Had it been that way since '32?

12:41 PM  
Anonymous mido505 said...

I need to get that Roan disk. Just last week, I gave a crappy DVD copy of WZ to a young lady friend who loves zombie flicks, to show her where it all started, and she loved it. Lugosi is an enthrallingly physical actor, with a masterful control of his body and face; just the way he uses his hands in WZ is enough to hold my attention.

Rumor has it that Lugosi directed a big chunk of WZ. If so, that would be even more reason for resentment at low pay and zero residuals.

5:36 PM  
Anonymous Scoundrel@provide.net said...

WHITE ZOMBIE deserves all the praise due to a film designated as a "Classic" in the horror film genre.

Featuring 'high voltage' acting chops from Bela Lugosi and the enhancements of Jack Pierce along with the best sets and atmospheric camera tricks money could rent, WZ has always been underappreciated IMHO, due to those who couldn't sit still long enough to watch this classic tale unfold.

With a performance that equals DRACULA and channels the best qualities of the Mephisto, it's no wonder that Bela was miffed to see his excellent work on broadcast TV without any recompense for his efforts.

With kudos for the Roan DVD as well as Gary Don Rhodes definitive book, WZ is truly "Desert Island" material.

11:47 AM  
Anonymous Chris U. said...

If White Zombie had a European director, it might enjoy Vampyr's reputation and maybe a Criterion box release. They both work on me like sleeping powders (not to say I don't revere them).

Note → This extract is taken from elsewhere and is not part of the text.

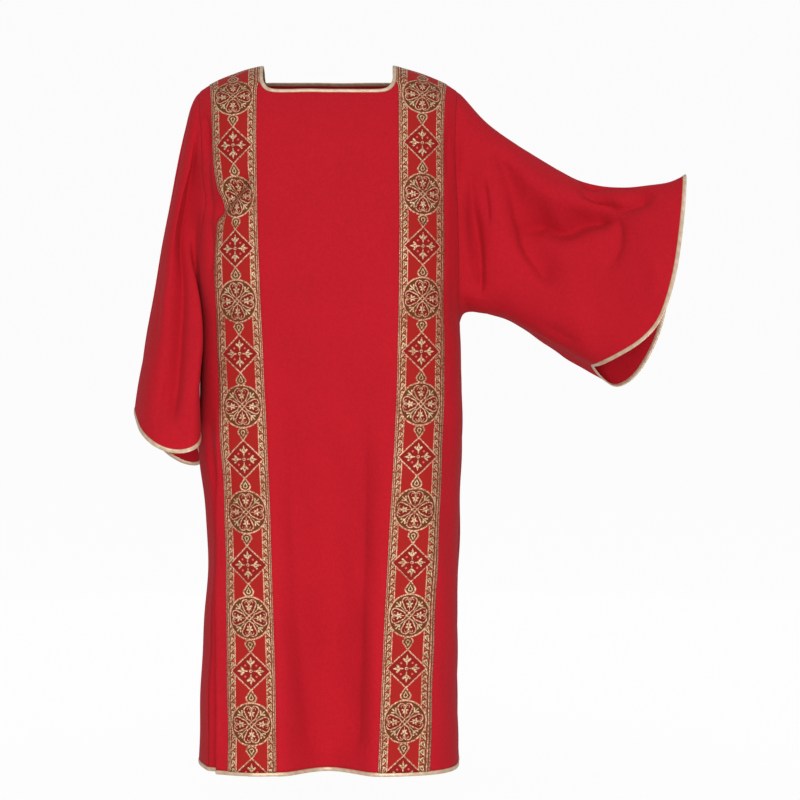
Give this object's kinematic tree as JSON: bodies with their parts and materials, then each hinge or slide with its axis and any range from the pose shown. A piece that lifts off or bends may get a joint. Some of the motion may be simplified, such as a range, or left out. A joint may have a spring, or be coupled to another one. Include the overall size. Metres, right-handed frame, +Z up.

Some of my favorite movies work their magic this way ... and most of them are certainly European. Joseph Losey's "Boom" and Antonioni's "Red Desert" spring immediately mind. Each is a celluloid narcotic, and revere-able as such. I'd expect to be disappointed somehow if I managed to make it all the way through without falling asleep, but I don't think it will ever happen .... Occasionally such movies work exceptionally well first thing in the morning after a solid breakfast (eggs, at least) with a giant cup of coffee in hand, but I admit that I haven't tried that yet with these two.